- GBP/JPY marches to a fresh 16-year high above 204.00.
- Guppy taps highest bids since August of 2008.
- UK heads into Parliamentary elections later this week.
GBP/JPY tipped into yet another 16-year high on Monday, peaking at 204.75 as the Yen continues to deteriorate across the board. Investors are snubbing a continuous stream of intervention rhetoric from the Bank of Japan (BoJ) and Japan’s Ministry of Finance (MoF). With the BoJ stubbornly entrenched in a hyper-easy monetary policy stance, the Yen is set to continue declining as the interest rate differential between the Yen and other major currencies shows no signs of narrowing.
Economic data remains thin for both the Yen and the Pound Sterling this week, leaving GBP traders to focus on the UK’s upcoming Parliamentary elections slated for Thursday. Japan’s Tankan Large Manufacturing Index rose to 13.0 in Q2, up from the previous quarter’s 11.0.

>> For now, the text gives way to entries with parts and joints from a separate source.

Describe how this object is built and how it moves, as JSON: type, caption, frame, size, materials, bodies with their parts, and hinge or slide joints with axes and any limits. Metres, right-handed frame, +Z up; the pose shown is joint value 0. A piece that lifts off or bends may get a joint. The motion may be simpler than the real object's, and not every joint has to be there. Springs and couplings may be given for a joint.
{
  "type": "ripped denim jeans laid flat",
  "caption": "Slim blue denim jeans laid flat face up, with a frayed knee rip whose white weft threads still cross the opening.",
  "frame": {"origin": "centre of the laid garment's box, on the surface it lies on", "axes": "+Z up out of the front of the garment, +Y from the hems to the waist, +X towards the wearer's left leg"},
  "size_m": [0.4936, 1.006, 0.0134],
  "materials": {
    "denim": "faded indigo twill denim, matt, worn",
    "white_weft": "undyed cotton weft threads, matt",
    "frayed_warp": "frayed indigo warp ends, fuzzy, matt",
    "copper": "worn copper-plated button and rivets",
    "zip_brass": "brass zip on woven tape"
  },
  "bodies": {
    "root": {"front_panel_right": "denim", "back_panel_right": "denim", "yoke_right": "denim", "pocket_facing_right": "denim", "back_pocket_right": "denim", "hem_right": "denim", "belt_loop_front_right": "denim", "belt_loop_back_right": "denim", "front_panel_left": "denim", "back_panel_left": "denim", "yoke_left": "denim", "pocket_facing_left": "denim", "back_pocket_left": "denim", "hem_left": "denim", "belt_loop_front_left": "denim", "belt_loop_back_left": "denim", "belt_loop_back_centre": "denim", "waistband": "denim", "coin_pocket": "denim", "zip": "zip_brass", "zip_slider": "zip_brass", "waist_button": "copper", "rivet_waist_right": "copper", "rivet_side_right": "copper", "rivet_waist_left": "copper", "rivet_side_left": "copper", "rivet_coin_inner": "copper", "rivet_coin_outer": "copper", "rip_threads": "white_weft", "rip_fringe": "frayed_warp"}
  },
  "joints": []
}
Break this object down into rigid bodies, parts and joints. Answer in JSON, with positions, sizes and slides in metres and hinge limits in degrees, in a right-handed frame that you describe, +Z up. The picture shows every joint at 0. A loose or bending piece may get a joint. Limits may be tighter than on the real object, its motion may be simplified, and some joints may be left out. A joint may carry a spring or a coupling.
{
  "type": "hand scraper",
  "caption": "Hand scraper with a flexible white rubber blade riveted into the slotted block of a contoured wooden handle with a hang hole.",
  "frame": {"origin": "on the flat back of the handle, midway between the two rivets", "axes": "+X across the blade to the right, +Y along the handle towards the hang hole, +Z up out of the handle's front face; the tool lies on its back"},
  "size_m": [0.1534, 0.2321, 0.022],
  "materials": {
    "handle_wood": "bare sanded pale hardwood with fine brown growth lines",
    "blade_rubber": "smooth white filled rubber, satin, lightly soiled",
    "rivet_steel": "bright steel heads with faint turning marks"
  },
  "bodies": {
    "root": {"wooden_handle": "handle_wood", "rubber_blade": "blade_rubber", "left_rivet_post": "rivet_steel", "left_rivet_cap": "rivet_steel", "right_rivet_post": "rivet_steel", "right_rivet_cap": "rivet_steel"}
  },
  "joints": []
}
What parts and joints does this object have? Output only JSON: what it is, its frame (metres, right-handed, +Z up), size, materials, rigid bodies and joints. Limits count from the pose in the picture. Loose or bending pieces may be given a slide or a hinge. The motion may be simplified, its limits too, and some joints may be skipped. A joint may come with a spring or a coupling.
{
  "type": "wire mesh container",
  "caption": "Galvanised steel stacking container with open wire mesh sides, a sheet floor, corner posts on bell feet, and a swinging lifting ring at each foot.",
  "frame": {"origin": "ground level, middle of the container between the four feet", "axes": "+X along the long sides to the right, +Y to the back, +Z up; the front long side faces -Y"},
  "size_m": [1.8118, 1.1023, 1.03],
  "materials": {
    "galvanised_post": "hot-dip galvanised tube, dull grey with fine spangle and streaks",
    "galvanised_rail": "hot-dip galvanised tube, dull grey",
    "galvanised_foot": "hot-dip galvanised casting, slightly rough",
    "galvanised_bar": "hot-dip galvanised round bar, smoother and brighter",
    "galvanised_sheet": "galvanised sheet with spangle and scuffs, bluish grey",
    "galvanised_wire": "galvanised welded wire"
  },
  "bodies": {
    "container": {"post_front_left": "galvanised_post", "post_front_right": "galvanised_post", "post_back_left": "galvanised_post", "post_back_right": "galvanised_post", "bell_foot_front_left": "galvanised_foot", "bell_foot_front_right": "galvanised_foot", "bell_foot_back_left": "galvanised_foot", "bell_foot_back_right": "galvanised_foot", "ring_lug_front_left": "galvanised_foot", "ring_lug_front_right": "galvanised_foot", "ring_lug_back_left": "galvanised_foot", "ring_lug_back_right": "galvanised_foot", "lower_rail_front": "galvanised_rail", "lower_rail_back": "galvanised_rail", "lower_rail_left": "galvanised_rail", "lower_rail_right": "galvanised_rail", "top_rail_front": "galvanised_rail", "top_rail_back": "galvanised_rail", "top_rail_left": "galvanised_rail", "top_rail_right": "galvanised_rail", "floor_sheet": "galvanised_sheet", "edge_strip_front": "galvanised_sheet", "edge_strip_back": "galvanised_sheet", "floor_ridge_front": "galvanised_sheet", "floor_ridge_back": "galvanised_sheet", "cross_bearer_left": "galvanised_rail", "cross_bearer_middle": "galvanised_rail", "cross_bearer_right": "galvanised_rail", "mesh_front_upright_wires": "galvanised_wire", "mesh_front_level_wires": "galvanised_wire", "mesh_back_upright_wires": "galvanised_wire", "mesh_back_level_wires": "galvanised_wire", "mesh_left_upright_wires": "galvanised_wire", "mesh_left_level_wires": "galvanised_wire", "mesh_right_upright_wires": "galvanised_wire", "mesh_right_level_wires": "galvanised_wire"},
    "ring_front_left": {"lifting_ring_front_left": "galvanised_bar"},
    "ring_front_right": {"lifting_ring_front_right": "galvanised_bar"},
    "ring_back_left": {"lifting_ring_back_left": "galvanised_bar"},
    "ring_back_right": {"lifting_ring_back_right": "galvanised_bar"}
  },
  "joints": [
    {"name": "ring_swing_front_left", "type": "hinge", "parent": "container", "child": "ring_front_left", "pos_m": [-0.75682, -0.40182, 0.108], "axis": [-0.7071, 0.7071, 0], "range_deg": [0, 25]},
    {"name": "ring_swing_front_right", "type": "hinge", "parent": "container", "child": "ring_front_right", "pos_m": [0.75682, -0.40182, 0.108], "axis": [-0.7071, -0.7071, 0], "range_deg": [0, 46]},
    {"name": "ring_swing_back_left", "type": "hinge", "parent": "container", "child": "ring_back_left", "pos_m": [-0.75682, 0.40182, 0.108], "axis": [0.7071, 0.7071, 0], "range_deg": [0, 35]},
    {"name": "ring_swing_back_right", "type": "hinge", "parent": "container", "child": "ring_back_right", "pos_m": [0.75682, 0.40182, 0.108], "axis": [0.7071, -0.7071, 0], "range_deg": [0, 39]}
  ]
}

Q1 UK Gross Domestic Product (GDP) rose to 0.7% QoQ last Friday, clipping above the forecast hold at 0.6%, bolstering the Pound Sterling. Japanese Tokyo Consumer Price Index (CPI) inflation also increased to 2.3% YoY through June compared to the previous 2.2%, but the figure wasn’t enough to spark any signs of hawkishness from the BoJ.
GBP/JPY technical outlook
The Guppy has accelerated into the top end as bidding pressure continues to build, clipping into a fresh 16-year peak at 204.75. GBP/JPY has closed in the green for eleven consecutive trading days.
The pair has climbed 14.55% bottom-to-top from 2024’s early low bids of 178.14, and one-sided price action has dragged GBP/JPY deep into bull country. The pair has no meaningful technical resistance levels overhead, and the pair is trading well into the north side of the 200-day Exponential Moving Average (EMA) at 190.35.
GBP/JPY hourly chart
GBP/JPY daily chart
Pound Sterling FAQs
The Pound Sterling (GBP) is the oldest currency in the world (886 AD) and the official currency of the United Kingdom. It is the fourth most traded unit for foreign exchange (FX) in the world, accounting for 12% of all transactions, averaging $630 billion a day, according to 2022 data. Its key trading pairs are GBP/USD, aka ‘Cable’, which accounts for 11% of FX, GBP/JPY, or the ‘Dragon’ as it is known by traders (3%), and EUR/GBP (2%). The Pound Sterling is issued by the Bank of England (BoE).
The single most important factor influencing the value of the Pound Sterling is monetary policy decided by the Bank of England. The BoE bases its decisions on whether it has achieved its primary goal of “price stability” – a steady inflation rate of around 2%. Its primary tool for achieving this is the adjustment of interest rates. When inflation is too high, the BoE will try to rein it in by raising interest rates, making it more expensive for people and businesses to access credit. This is generally positive for GBP, as higher interest rates make the UK a more attractive place for global investors to park their money. When inflation falls too low it is a sign economic growth is slowing. In this scenario, the BoE will consider lowering interest rates to cheapen credit so businesses will borrow more to invest in growth-generating projects.
Data releases gauge the health of the economy and can impact the value of the Pound Sterling. Indicators such as GDP, Manufacturing and Services PMIs, and employment can all influence the direction of the GBP. A strong economy is good for Sterling. Not only does it attract more foreign investment but it may encourage the BoE to put up interest rates, which will directly strengthen GBP. Otherwise, if economic data is weak, the Pound Sterling is likely to fall.
Another significant data release for the Pound Sterling is the Trade Balance. This indicator measures the difference between what a country earns from its exports and what it spends on imports over a given period. If a country produces highly sought-after exports, its currency will benefit purely from the extra demand created from foreign buyers seeking to purchase these goods. Therefore, a positive net Trade Balance strengthens a currency and vice versa for a negative balance.